- Pitcher
- Born: April 14, 1980 (age 46) San Diego, California, U.S.
- Batted: RightThrew: Right

MLB debut
- August 18, 2004, for the Pittsburgh Pirates

Last MLB appearance
- July 26, 2008, for the Pittsburgh Pirates

MLB statistics
- Win–loss record: 2–13
- Earned run average: 9.20
- Strikeouts: 65
- Stats at Baseball Reference

Teams
- Pittsburgh Pirates (2004, 2007–2008);

= John Van Benschoten =

American baseball player (born 1980)

John Wesley Van Benschoten (born April 14, 1980) is an American former professional baseball pitcher who played for the Pittsburgh Pirates of Major League Baseball (MLB) in 2004 and again from 2007 to 2008.

==Personal==
He grew up in Milford, Ohio, a suburb of Cincinnati, where he was a two-sport athlete at Milford High School. He has an older sister, Caroline, and a younger sister, Lyndsay.

==Playing career==

===College===
Van Benschoten was a power-hitting star at Kent State University, leading all of Division I in home runs his junior year with 31. He was named the Mid-American Conference Player of the Year as a first baseman in 2001 and, as of 2015, his 31 home runs and 221 total bases stood as single-season conference records. He also worked as the team's closer, however, and the Pittsburgh Pirates thought that he had more potential as a pitcher than as a hitter. They made him the eighth overall selection of the 2001 Major League Baseball draft, and announced that he would be a pitcher.

===Pittsburgh Pirates===
Van Benschoten performed well as a prospect. He pitched a scoreless inning in the 2003 All-Star Futures Game while a member of the Altoona Curve, and Baseball America named him the top prospect in the Pirates system in both 2003 and 2004.

Van Benschoten made his major league debut on August 18, 2004, in a 6–3 loss against the Arizona Diamondbacks. Scheduled starter Kip Wells had complained of elbow pain before the game, so the Pirates called up Van Benschoten to take his place, designating reliever Willis Roberts for assignment to create roster space. Van Benschoten went on to pitch in six games for the Pirates, five of them starts. He compiled a 6.91 ERA in 282/3 innings pitched, winning one game and losing three. He also hit his first major league home run, against Casey Fossum.
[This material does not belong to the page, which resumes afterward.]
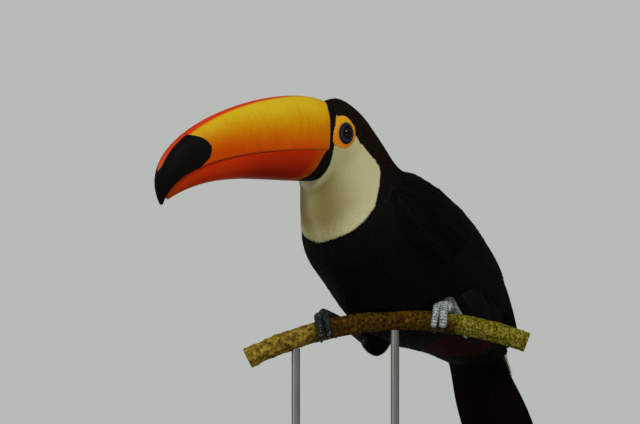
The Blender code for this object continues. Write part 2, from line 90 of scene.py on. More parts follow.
# How far a folded wing stands off the body, and how round its edge is.
WING_GAP, WING_RIM = 0.12, 0.7
TAIL_ROOT = (-9.25, -3.25)
TAIL_TIP = (-14.9, -14.4)
TAIL_HALF = (3.3, 4.35)
FEET = {"left": (2.55, (-3.39, 4.22, -1.10)), "right": (-7.05, (2.05, -2.80, -1.40))}
TOES = {
    "left": (
        (-0.46, -0.66, -40.0, 104.0, 0.82),
        (-0.02, 0.10, -36.0, 100.0, 1.02),
        (-0.22, -0.45, 27.0, -122.0, 0.95),
        (0.36, 0.90, 23.0, -118.0, 0.90),
    ),
    "right": (
        (-0.16, -0.52, -30.0, 112.0, 0.78),
        (0.40, 0.24, -28.0, 106.0, 0.82),
        (-0.26, -0.52, 27.0, -122.0, 0.85),
        (0.30, 0.62, 23.0, -115.0, 0.85),
    ),
}
ANKLES = {"left": (0.42, 0.30, 0.72), "right": (0.10, 0.25, 0.48)}
# How far each leg goes on past its heel, inside the feathers of the thigh.
BURIED = {"left": 0.0, "right": 1.2}
ANKLE_RADIUS = {"left": 0.60, "right": 0.46}
THIGHS = {
    "left": ((-4.3, 4.3, -0.8), (-1.8, 4.7, 2.6), 1.65),
    "right": ((0.53, -2.62, -1.85), (0.4, -3.1, 3.6), 1.85),
}
TARSUS_RADIUS = 0.42
TOE_RADIUS = 0.42
# The length of one scale along a toe, and along a leg.
TOE_SCALE, LEG_SCALE = 0.21, 0.34
LEG_ROWS = TOE_ROWS = 90
# The cells of the skin, in metres, and how often it is evened out.
SKIN_CELL, SKIN_PASSES = 0.0016, 5
SIDES = (("left", 1), ("right", -1))
ACROSS = np.array([0.0, 1.0, 0.0])


# ------------------------------------------------------------ maths in numpy
def arr(*values):
    """The values as float arrays of one shape."""
    return [np.asarray(v, float) for v in np.broadcast_arrays(*values)]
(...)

The Pirates benched Van Benschoten for medical reasons on September 18, 2004, citing "shoulder fatigue" in his right arm. He did not pitch again that year, and in November, he had surgery to repair tears to the glenoid labrum and rotator cuff of his left arm. Those injuries did not affect his pitching, presenting a problem only as a batter, and Van Benschoten participated in the team's minicamp in January 2005. There, he began experiencing a pinching sensation in the shoulder of his right arm. He ultimately had surgery to repair a tear to the labrum of his right shoulder as well, and missed the entire 2005 season.

Van Benschoten returned to play in August 2006, but made only 5 starts (split between the Bradenton Pirates, Altoona Curve, and Indianapolis Indians) before a further arm injury ended his season.

Van Benschoten started the 2007 season at Indianapolis. He made his first start with the Pirates in the 2007 season on June 16 as a starter against the White Sox. Van Benschoten would go back to Indianapolis and be recalled later during the season only to finish the season with no wins and seven losses.

Van Benschoten would likewise start the 2008 season with the Indianapolis Indians and remain on the inactive roster for the Pirates. After posting a 4–0 record and a 1.88 ERA with the Indians, he was called up by the Pirates on April 27 to be on the active roster. He currently holds the all-time major league record for highest career ERA with at least 75 innings pitched. He became a free agent at the end of the season.

===Chicago White Sox===
In 2009, Van Benschoten signed a minor league contract with the Chicago White Sox, who assigned him to the Triple-A Charlotte Knights.

===New York Yankees===
Prior to the 2010 season, Van Benschoten signed a minor league contract with the New York Yankees. He pitched for the Double-A Trenton Thunder and Triple-A Scranton/Wilkes-Barre Yankees.

===San Diego Padres===
After beginning the 2011 season playing independent baseball, Van Benschoten signed a minor league contract with the San Diego Padres on July 20.